I am indebted to a man who is in the business of lending money. I was not able to pay several monthly instalments, which rendered the whole amount I owed collectible as agreed upon. Because of this, the man barged into our house and started to forcibly take our appliances as payment for the money I owed him. Is this legal?
There is no question that that man who lent you money has the right to oblige you to pay, considering that the loan he extended to you is due and demandable. There are ways allowed by law on how this man can collect the loan from you. One is to demand payment in person or through a letter. Another is by bringing the matter before the Katarungang Pambarangay, in case both of you live in the same barangay (village), city or municipality. Lastly, he may file a collection case against you in court.

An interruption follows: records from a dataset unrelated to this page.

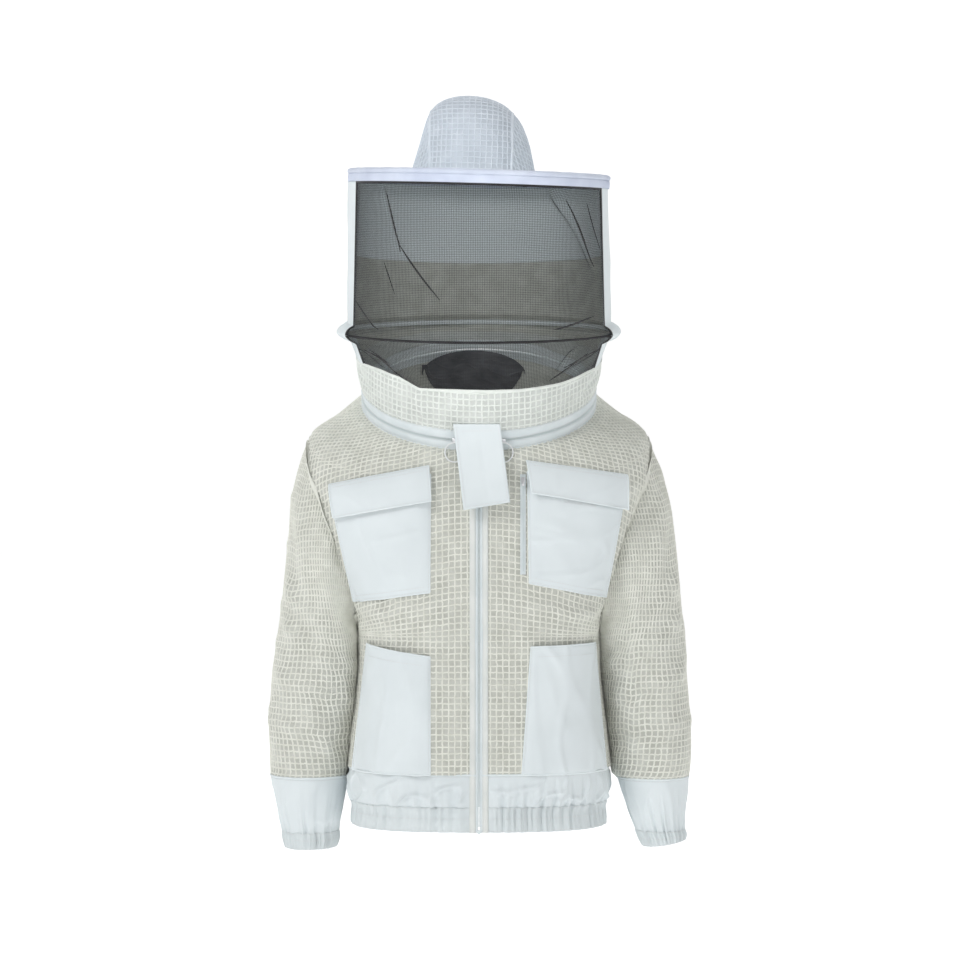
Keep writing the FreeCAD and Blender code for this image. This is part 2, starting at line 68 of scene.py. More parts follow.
def new_material(name, color, roughness=0.9, metallic=0.0, sheen=0.0):
    """Principled material and its nodes, ready for texture nodes."""
    material = bpy.data.materials.new(name)
    material.use_nodes = True
    shader = material.node_tree.nodes["Principled BSDF"]
    shader.inputs["Base Color"].default_value = (*color, 1.0)
    shader.inputs["Roughness"].default_value = roughness
    shader.inputs["Metallic"].default_value = metallic
    shader.inputs["Sheen Weight"].default_value = sheen
    return material


def noise_node(tree, scale, detail):
    """Noise in the piece's own space."""
    where = tree.nodes.new("ShaderNodeTexCoord")
    noise = tree.nodes.new("ShaderNodeTexNoise")
    noise.inputs["Scale"].default_value = scale
    noise.inputs["Detail"].default_value = detail
    tree.links.new(where.outputs["Object"], noise.inputs["Vector"])
    return noise


def add_bump(tree, source, height, strength):
    """Bump of a height in millimetres on the shader, from a node's output."""
    bump = tree.nodes.new("ShaderNodeBump")
    bump.inputs["Distance"].default_value = height * MM
    bump.inputs["Strength"].default_value = strength
    tree.links.new(source, bump.inputs["Height"])
    tree.links.new(bump.outputs["Normal"], tree.nodes["Principled BSDF"].inputs["Normal"])


def mottle(material, dark, light, scale):
    """Uneven colour: a noise that runs between two colours."""
    tree = material.node_tree
    noise = noise_node(tree, scale, 4.0)
    ramp = tree.nodes.new("ShaderNodeValToRGB")
    for element, place, color in zip(ramp.color_ramp.elements, (0.35, 0.65), (dark, light)):
        element.position = place
        element.color = (*color, 1.0)
    tree.links.new(noise.outputs["Fac"], ramp.inputs["Fac"])
    tree.links.new(ramp.outputs["Color"], tree.nodes["Principled BSDF"].inputs["Base Color"])
    return material


# A wave texture's bands are this many of its units apart, divided by its scale.
WAVE_BAND = 0.314


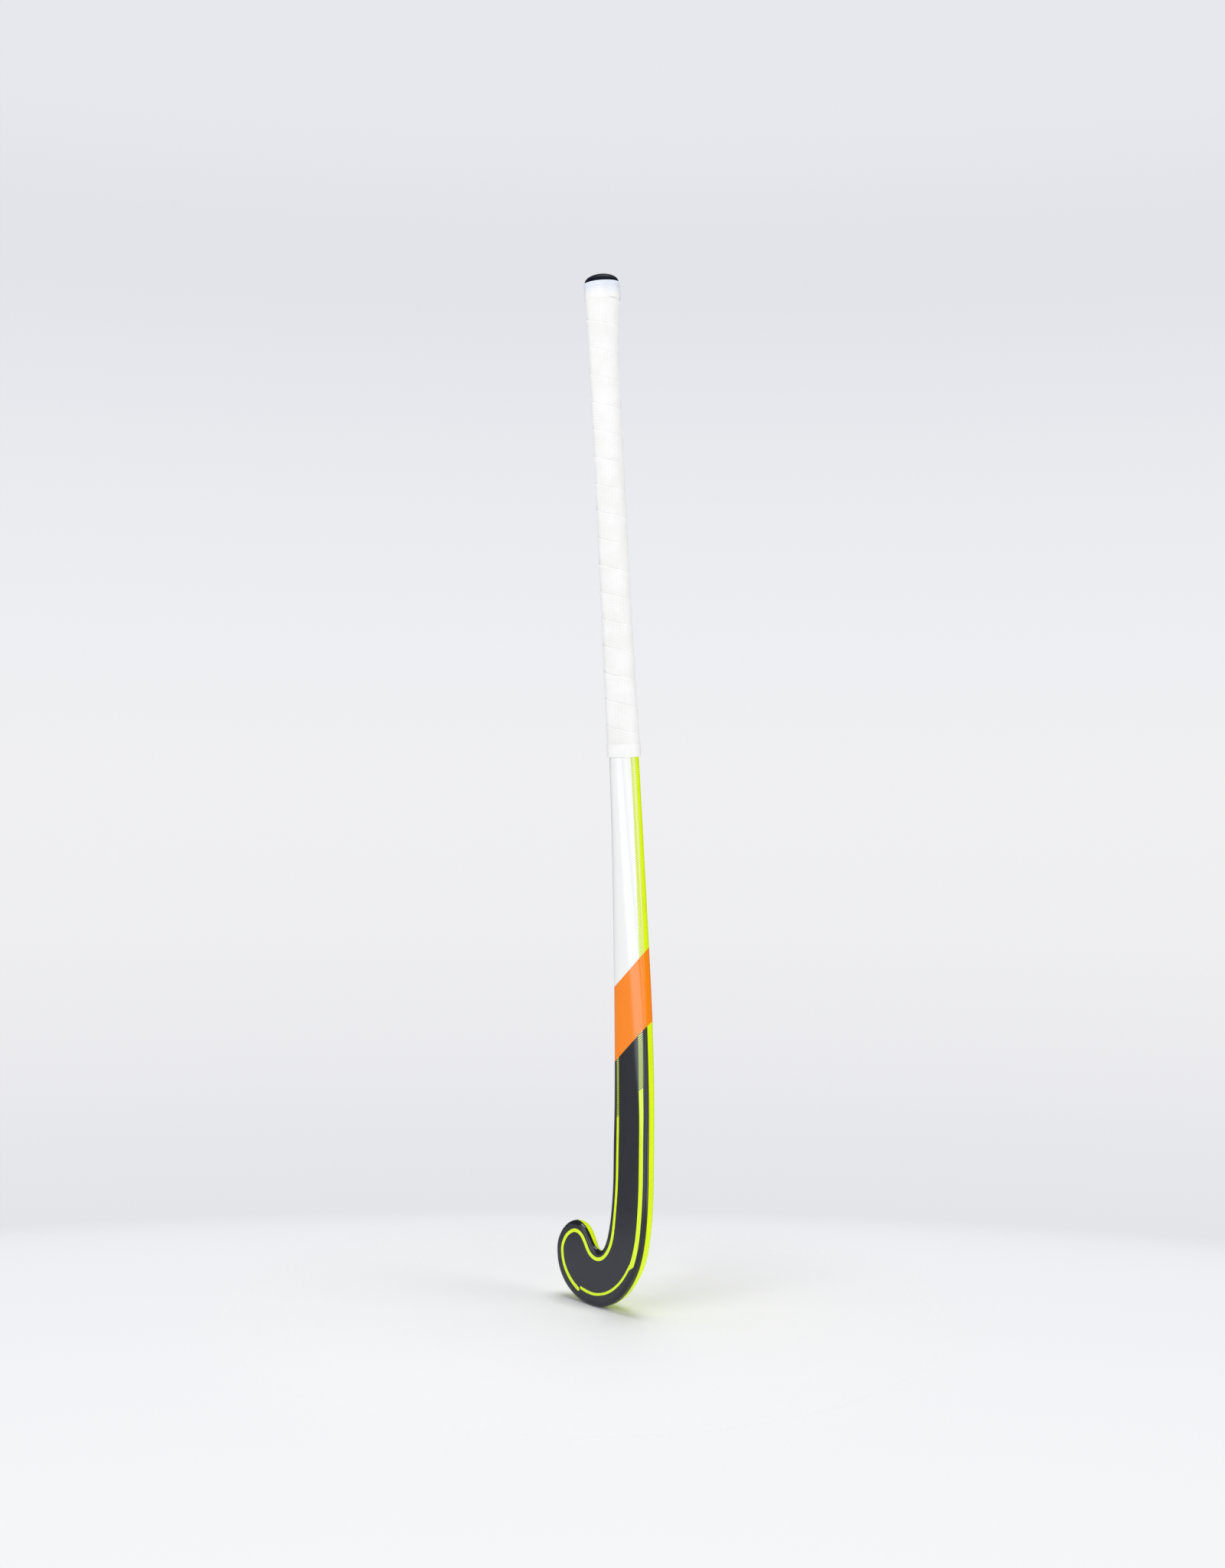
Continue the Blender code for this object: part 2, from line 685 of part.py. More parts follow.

The method which he used in collecting the payment of the loan, however, is not in accordance with law. In fact, it is punishable under the Revised Penal Code of the Philippines, to wit:
“Art. 287. Light coercions. — Any person who, by means of violence, shall seize anything belonging to his debtor for the purpose of applying the same to the payment of the debt, shall suffer the penalty of arresto mayor in its minimum period and a fine equivalent to the value of the thing, but in no case less than 75 pesos.
Again, we find it necessary to mention that this opinion is solely based on the facts you have narrated and our appreciation of the same. The opinion may vary when the facts are changed or elaborated.
We hope that we were able to enlighten you on the matter.